In most companies, building a career means taking on management responsibility. When you start out, you might still be in an expert role or acting as a project manager. But if you want to move further up into the really well-paid jobs, you have to lead a team. And for many women, that is not an appealing option. In my surveys, I find, for example, that more women than men want to develop every member of the team individually in their role as boss. Many weigh up the options and come to the conclusion that a career is not worth the huge effort this would take.

So, we are not talking about a general lack of ambition …

Absolutely not. Many of the women who are not attracted by management responsibility are actually very well educated and are often actively seeking greater challenges. Women are keen to build a career, but it depends on the conditions. Many do not want to lead.

And the men do?

Surveys show that there are now also many men who have no real desire to assume management responsibility. They simply weigh things differently to women, and more of them do ultimately decide to take this step.

What can employers do to make leadership positions more desirable for women?

My research findings show that more information can be helpful. Job advertisements could contain details about how big the team is and how long it has already been together, for example. This kind of knowledge would be useful so that candidates have an idea of what awaits them. Also, women often say that mentoring would be helpful, rather than simply being thrown in at the deep end. That would help them learn from experienced managers how to delegate and/or resolve conflicts within the team, for example.

Why is it worthwhile for companies to make the effort needed to attract more women?

Regardless of how much importance you attach to diversity goals, these gender differences have important repercussions for the process of filling vacancies in companies. Right now, many firms are desperate to find good people. For lots of advertised posts, few people apply. If companies were able to appeal to more women, that would enlarge the pool of potential candidates.
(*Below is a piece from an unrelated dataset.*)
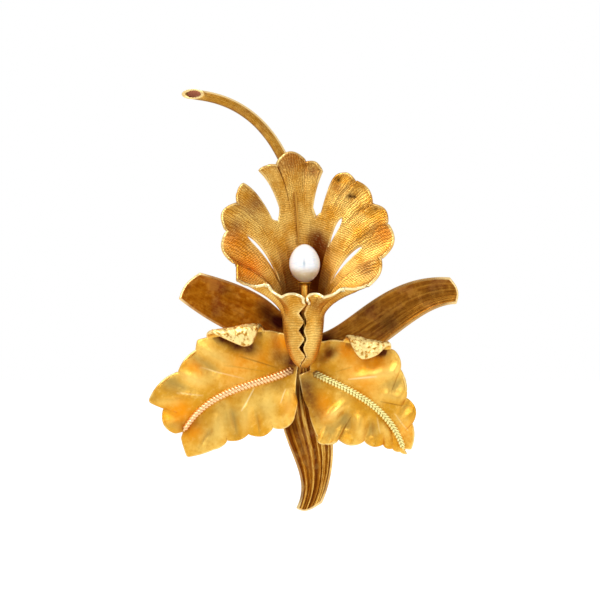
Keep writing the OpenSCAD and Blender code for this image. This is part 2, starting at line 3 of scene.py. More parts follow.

And it would be easier to fill vacancies.

Would that also close the gender pay gap – the differential between wages paid to men and women?

A large proportion of the gender pay gap can indeed be explained by different positions, i.e. to some extent whether or not someone takes on management responsibility. If we succeed in increasing the share of women in management positions, that would also significantly reduce the discrepancy in pay between women and men.

Many women at some point become mothers and take a break from their job. What part does this play in the gender leadership gap?

Women with children obviously have even greater challenges to overcome than women with no children. And in my research, I do indeed see that management-related gender differences are wider where children are involved. That said, the difference in the way women and men make career decisions applies equally to people who do not have children.

Careers without management aspects

We have talked a lot about the fact that both women and increasing numbers of men are unwilling to shoulder management responsibility. Shouldn’t we completely rethink careers and see them in isolation from management?

That is certainly a hot topic. Especially in the IT sector – in Silicon Valley, for instance – more and more people are refusing to accept higher positions. They say things like: I want to be a programmer. I don’t want to spend my time processing vacation requests and always being available. Additionally, more and more companies now have expert functions where a career can develop without management aspects. At most companies, though, this option is open only to a small proportion of the workforce.

Your research also explores the phenomenon of talent hoarding. What is that all about?

It is important for companies to find and develop good employees. But if good people leave the team, that may be good for the company but not necessarily for their individual manager. On the contrary: If you lose a good software engineer at a time when specialist labor is in short supply, you can end up spending a year looking for a replacement. In economics, we refer to this dilemma as moral hazard. The consequence is that managers try to persuade their best people to stay on in the team for another year, and then another. And that in turn has a very major impact on career trajectories – above all for women.


Women respond differently to the signals sent to them by management. If managers don’t actively encourage female employees to apply for higher positions, they tend not to do it. For women more so than for men, it is important not to be confrontational in dealings with their boss.

How can this dilemma be resolved?

It is in companies’ own best interests to develop the skills of good people. They should therefore create incentives for managers to let such talents move on. For example, they could promise the team leaders help with the search for a successor to the position that will now become vacant. Some firms engage their own talent brokers who keep a look out for talented individuals and mitigate the lack of incentives for managers.

You work directly with companies and have a very practical focus. Do you get the feeling that your research can initiate change in these companies?

I do, yes! I find that very exciting. I run a lot of surveys, sometimes with ten thousand respondents. It is a source of strength for me when I see that the issues that I research play such an important part in their daily working lives, too. And when I then see a number of firms stepping up their work to specifically develop women on the lower levels, I realize that things are changing.

Ingrid Hägele is Assistant Professor at LMU’s Faculty of Economics. Before coming to LMU in 2022, she earned her PhD from the Department of Economics at UC Berkeley. Ingrid Hägele studied economics in Tübingen and at LMU.